-- DATASET CONTENT --
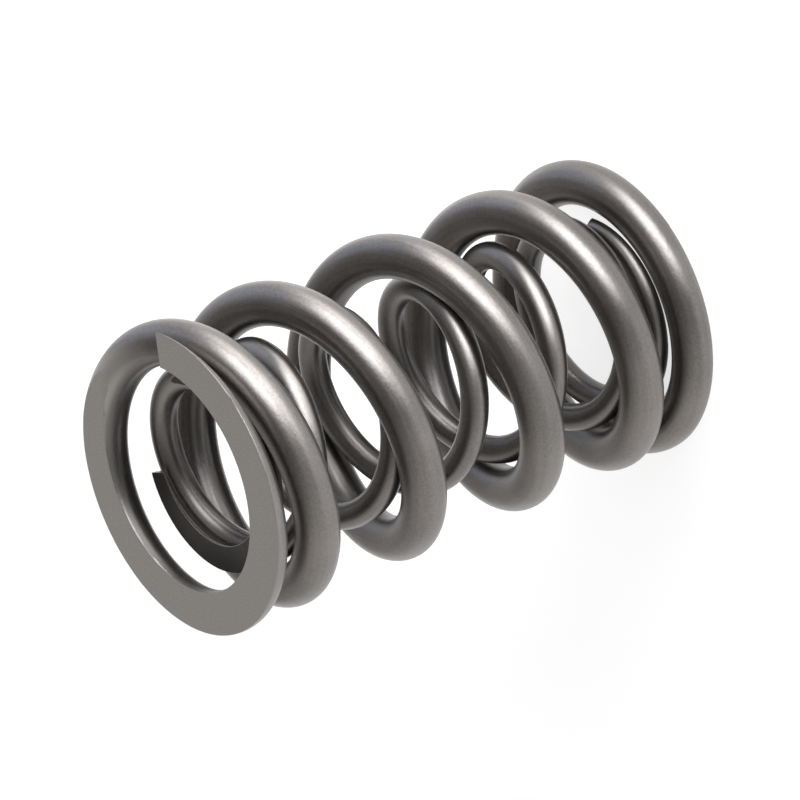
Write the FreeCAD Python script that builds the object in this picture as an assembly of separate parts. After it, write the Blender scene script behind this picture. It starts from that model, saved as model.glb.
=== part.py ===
import FreeCAD, Part
import math
import os

# Double valve spring for an engine, standing on its lower ground end.
# Two springs of round steel wire share one axis. The thick outer one is wound
# right-handed, the thin inner one left-handed, so that their coils can't lock.
# +Z runs up the axis, the origin is the axis on the floor, lengths are in millimetres.

# Outer spring
OUTER_WIRE = 4.7
OUTER_MEAN_DIAMETER = 28.1
OUTER_LENGTH = 58.0
OUTER_TURNS = 5.55
OUTER_TOP_ANGLE = -26.0
OUTER_TOP_TIP = 1.1
OUTER_FOOT_TIP = 0.7

# Inner spring, which lies inside the outer one and stops short of both its ground faces
INNER_WIRE = 2.95
RADIAL_CLEARANCE = 0.4
INNER_TOP_RECESS = 3.8
INNER_FOOT_RECESS = 1.6
INNER_TURNS = 6.70
INNER_TOP_ANGLE = 79.0
INNER_TOP_TIP = 0.6
INNER_FOOT_TIP = 1.0

# Gap between a closed end coil and the coil that it lies on
CLOSED_GAP = 0.04

# Where the coiling machine cut the wires off, the outer one's tips stand out a little and the
# inner one's are drawn in
OUTER_TIP_OFFSET = 0.6
INNER_TIP_OFFSET = -0.6
OFFSET_TURNS = 0.7

# How far the coils stand open down each wire: (turns from the top tip, share of the full opening).
# Below nought the wire runs nearly level, as it does half-way round the outer spring's top coil.
OUTER_OPENING = [
    (0.20, 0.00),
    (0.45, -0.30),
    (0.60, -0.30),
    (0.85, 0.50),
    (1.53, 0.69),
    (2.13, 1.00),
    (3.53, 1.00),
    (4.03, 0.58),
    (4.63, 0.85),
    (4.78, 0.00),
]
INNER_OPENING = [
    (0.70, 0.00),
    (1.50, 1.00),
    (5.20, 1.00),
    (5.92, 0.00),
]

# Turning sense on the way down, seen from above
RIGHT_HANDED = -1
LEFT_HANDED = 1

# The wire's skin is a smooth surface held by this many points round the wire and along each turn
POINTS_ROUND_WIRE = 12
STATIONS_PER_TURN = 20


def opened_turns(opening, turn):
    """Area under the opening plan, from the top tip down to a turn."""
    area = 0.0
    for (start, low), (end, high) in zip(opening, opening[1:]):
        reach = min(max(turn, start), end)
        share = low + (high - low) * (reach - start) / (end - start)
        area += (low + share) / 2 * (reach - start)
    return area


class Coil:
    """One wound wire, from its tip in the top ground face down to its tip in the lower one."""

    def __init__(self, wire, mean_diameter, length, turns, top_angle, hand, tips, opening, tip_offset):
        self.wire_radius = wire / 2
        self.coil_radius = mean_diameter / 2
        self.length = length
        self.turns = turns
        self.top_angle = math.radians(top_angle)
        self.hand = hand
        self.opening = opening
        self.tip_offset = tip_offset
        self.closed_pitch = wire + CLOSED_GAP
        top_tip, foot_tip = tips
        self.top = length - top_tip + self.wire_radius
        foot = foot_tip - self.wire_radius
        opened_rise = self.top - foot - self.closed_pitch * turns
        self.extra_pitch = opened_rise / opened_turns(opening, turns)

    def height(self, turn):
        """Height of the wire's centre at a turn, counted down from the top tip."""
        opened = self.extra_pitch * opened_turns(self.opening, turn)
        return self.top - self.closed_pitch * turn - opened

    def centre_radius(self, turn):
        """Distance of the wire's centre from the axis, which changes towards both tips."""
        from_tip = min(turn, self.turns - turn)
        return self.coil_radius + self.tip_offset * max(1 - from_tip / OFFSET_TURNS, 0) ** 2

    def centre(self, turn):
        angle = self.top_angle + self.hand * math.tau * turn
        radius = self.centre_radius(turn)
        return FreeCAD.Vector(radius * math.cos(angle), radius * math.sin(angle), self.height(turn))

    def section(self, turn):
        """Control points of the round section, square to the wire."""
        centre = self.centre(turn)
        step = 1e-4
        along = (self.centre(turn + step) - self.centre(turn - step)).normalize()
        outward = FreeCAD.Vector(centre.x, centre.y, 0).normalize()
        across = along.cross(outward)
        corner = math.tau / POINTS_ROUND_WIRE
        reach = 3 * self.wire_radius / (2 + math.cos(corner))
        turned = [corner * index for index in range(POINTS_ROUND_WIRE)]
        return [centre + (outward * math.cos(a) + across * math.sin(a)) * reach for a in turned]

    def skin(self):
        """The wire's round surface, as one smooth face."""
        stations = math.ceil(STATIONS_PER_TURN * self.turns)
        turns = [self.turns * index / stations for index in range(stations + 1)]
        tracks = []
        for points in zip(*[self.section(turn) for turn in turns]):
            track = Part.BSplineCurve()
            track.interpolate(Points=list(points), Parameters=turns)
            tracks.append(track)
        surface = Part.BSplineSurface()
        surface.buildFromPolesMultsKnots(
            [track.getPoles() for track in tracks],
            [1] * (POINTS_ROUND_WIRE + 1),
            tracks[0].getMultiplicities(),
            list(range(POINTS_ROUND_WIRE + 1)),
            tracks[0].getKnots(),
            True,
            False,
            3,
            3,
        )
        return surface.toShape()

    def wound(self):
        """The wire with square-cut ends, before grinding."""
        skin = self.skin()
        ends = [Part.Face(Part.Wire(edge)) for edge in skin.Edges if edge.Closed]
        closed = Part.Compound([skin] + ends)
        closed.sewShape()
        return Part.Solid(closed.Shells[0])

    def ground(self):
        """The wire with both ends ground flat and square to the axis."""
        reach = self.coil_radius + abs(self.tip_offset) + 2 * self.wire_radius
        return self.wound().common(Part.makeCylinder(reach, self.length))


def outer_spring():
    return Coil(
        OUTER_WIRE,
        OUTER_MEAN_DIAMETER,
        OUTER_LENGTH,
        OUTER_TURNS,
        OUTER_TOP_ANGLE,
        RIGHT_HANDED,
        (OUTER_TOP_TIP, OUTER_FOOT_TIP),
        OUTER_OPENING,
        OUTER_TIP_OFFSET,
    ).ground()


def inner_spring():
    outer_bore = OUTER_MEAN_DIAMETER - OUTER_WIRE
    spring = Coil(
        INNER_WIRE,
        outer_bore - 2 * RADIAL_CLEARANCE - INNER_WIRE,
        OUTER_LENGTH - INNER_TOP_RECESS - INNER_FOOT_RECESS,
        INNER_TURNS,
        INNER_TOP_ANGLE,
        LEFT_HANDED,
        (INNER_TOP_TIP, INNER_FOOT_TIP),
        INNER_OPENING,
        INNER_TIP_OFFSET,
    ).ground()
    return spring.translated(FreeCAD.Vector(0, 0, INNER_FOOT_RECESS))


os.makedirs("parts", exist_ok=True)
outer_spring().exportStep("parts/outer_spring.step")
inner_spring().exportStep("parts/inner_spring.step")
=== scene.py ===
import math

import bpy
import numpy as np
from mathutils import Matrix, Vector


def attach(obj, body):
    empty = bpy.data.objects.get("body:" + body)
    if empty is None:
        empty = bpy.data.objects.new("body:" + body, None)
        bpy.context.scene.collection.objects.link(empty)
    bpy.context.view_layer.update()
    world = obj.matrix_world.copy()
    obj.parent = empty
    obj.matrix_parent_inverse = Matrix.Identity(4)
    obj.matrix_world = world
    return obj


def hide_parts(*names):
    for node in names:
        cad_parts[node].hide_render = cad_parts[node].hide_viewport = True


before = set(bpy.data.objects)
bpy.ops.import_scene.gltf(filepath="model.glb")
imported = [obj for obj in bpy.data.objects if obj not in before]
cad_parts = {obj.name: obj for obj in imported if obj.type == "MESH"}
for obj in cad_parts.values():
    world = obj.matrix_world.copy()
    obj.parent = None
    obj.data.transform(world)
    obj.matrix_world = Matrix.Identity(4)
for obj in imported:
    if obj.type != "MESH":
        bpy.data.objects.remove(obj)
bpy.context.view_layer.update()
MM = 0.001


# Outer spring
# A thick round wire of chrome-silicon steel, coiled right-handed with closed ends. Each end is
# ground flat across the coil, so it stands square on the head and carries the retainer. The last
# turn at the foot runs nearly level, up to about 1.1 mm away from where the solid has it.
OUTER_WIRE = 4.7 * MM
OUTER_COIL_RADIUS = 14.05 * MM
OUTER_LENGTH = 58.0 * MM
OUTER_TURNS = 5.55
OUTER_TOP_ANGLE = math.radians(-26.0)
OUTER_TIPS = (1.1 * MM, 2.07 * MM)
OUTER_TIP_OFFSETS = (0.6 * MM, 0)
OFFSET_TURNS = 0.7
CLOSED_GAP = 0.04 * MM
RIGHT_HANDED = -1
OUTER_OPENING = {
    0.20: 0.00,
    0.45: -0.30,
    0.60: -0.30,
    0.85: 0.50,
    1.53: 0.69,
    2.13: 1.00,
    3.53: 1.00,
    4.03: 0.58,
    4.70: 0.87,
    4.82: -0.28,
    5.20: -0.28,
    5.40: -0.08,
    5.55: -0.08,
}
OUTER_POINTS_ROUND = 44
OUTER_STEPS_A_TURN = 96
EDGE_BREAK = 0.05 * MM
MERGE_DISTANCE = 3 * EDGE_BREAK
SMALLEST_EDGE = 0.001 * MM
CUT_TOLERANCE = 0.0001 * MM
SHARP_EDGE = math.radians(35)
SMOOTH_BELOW = math.radians(50)


def wind(name, wire, coil_radius, turns, points_round, steps_a_turn):
    """Spins a round section into a flat ring of many turns and gives the turn of each section."""
    bpy.ops.object.select_all(action="DESELECT")
    bpy.ops.mesh.primitive_circle_add(vertices=points_round, radius=wire / 2)
    coil = bpy.context.object
    coil.name = coil.data.name = name
    bpy.ops.object.mode_set(mode="EDIT")
    bpy.ops.mesh.select_all(action="SELECT")
    bpy.ops.transform.rotate(value=math.pi / 2, orient_axis="X", center_override=(0, 0, 0))
    bpy.ops.transform.translate(value=(coil_radius, 0, 0))
    steps = math.ceil(turns * steps_a_turn)
    bpy.ops.mesh.spin(steps=steps, angle=turns * math.tau, center=(0, 0, 0), axis=(0, 0, 1))
    bpy.ops.object.mode_set(mode="OBJECT")
    return coil, np.linspace(0, turns, steps + 1)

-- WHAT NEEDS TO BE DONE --
State the number of lines in this listing that contain the string "before", and add nothing else.

-- CORRECT RESPONSE --
3